» **WORK TO DO**
Repeat the listing below in full, exactly as it stands.

» **AVAILABLE DATA**
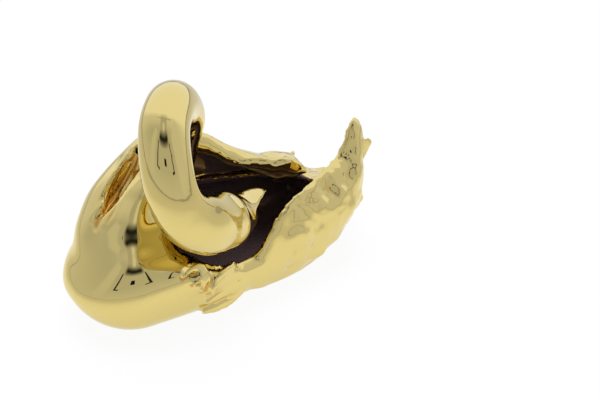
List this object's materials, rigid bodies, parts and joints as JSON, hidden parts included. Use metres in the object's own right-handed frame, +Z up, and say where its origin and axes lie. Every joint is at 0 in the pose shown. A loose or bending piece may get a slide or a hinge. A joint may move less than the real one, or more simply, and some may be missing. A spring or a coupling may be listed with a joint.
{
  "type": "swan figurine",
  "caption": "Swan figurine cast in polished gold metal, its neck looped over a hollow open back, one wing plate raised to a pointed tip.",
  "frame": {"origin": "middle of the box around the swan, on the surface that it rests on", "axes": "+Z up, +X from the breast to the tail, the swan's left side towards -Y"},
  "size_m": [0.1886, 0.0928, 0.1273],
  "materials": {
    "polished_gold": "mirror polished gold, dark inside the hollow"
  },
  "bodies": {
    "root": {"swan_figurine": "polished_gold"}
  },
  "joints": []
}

» **FINISHED EXERCISE**
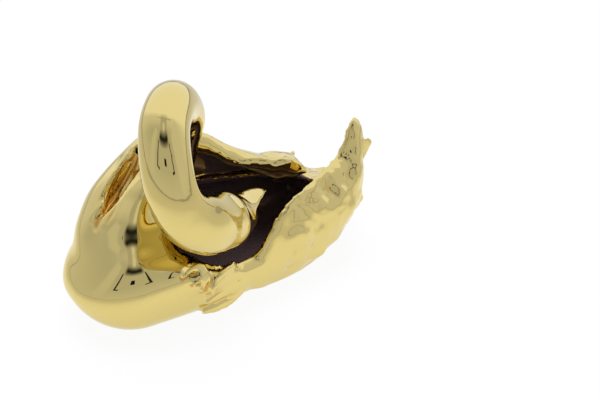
List this object's materials, rigid bodies, parts and joints as JSON, hidden parts included. Use metres in the object's own right-handed frame, +Z up, and say where its origin and axes lie. Every joint is at 0 in the pose shown. A loose or bending piece may get a slide or a hinge. A joint may move less than the real one, or more simply, and some may be missing. A spring or a coupling may be listed with a joint.
{
  "type": "swan figurine",
  "caption": "Swan figurine cast in polished gold metal, its neck looped over a hollow open back, one wing plate raised to a pointed tip.",
  "frame": {"origin": "middle of the box around the swan, on the surface that it rests on", "axes": "+Z up, +X from the breast to the tail, the swan's left side towards -Y"},
  "size_m": [0.1886, 0.0928, 0.1273],
  "materials": {
    "polished_gold": "mirror polished gold, dark inside the hollow"
  },
  "bodies": {
    "root": {"swan_figurine": "polished_gold"}
  },
  "joints": []
}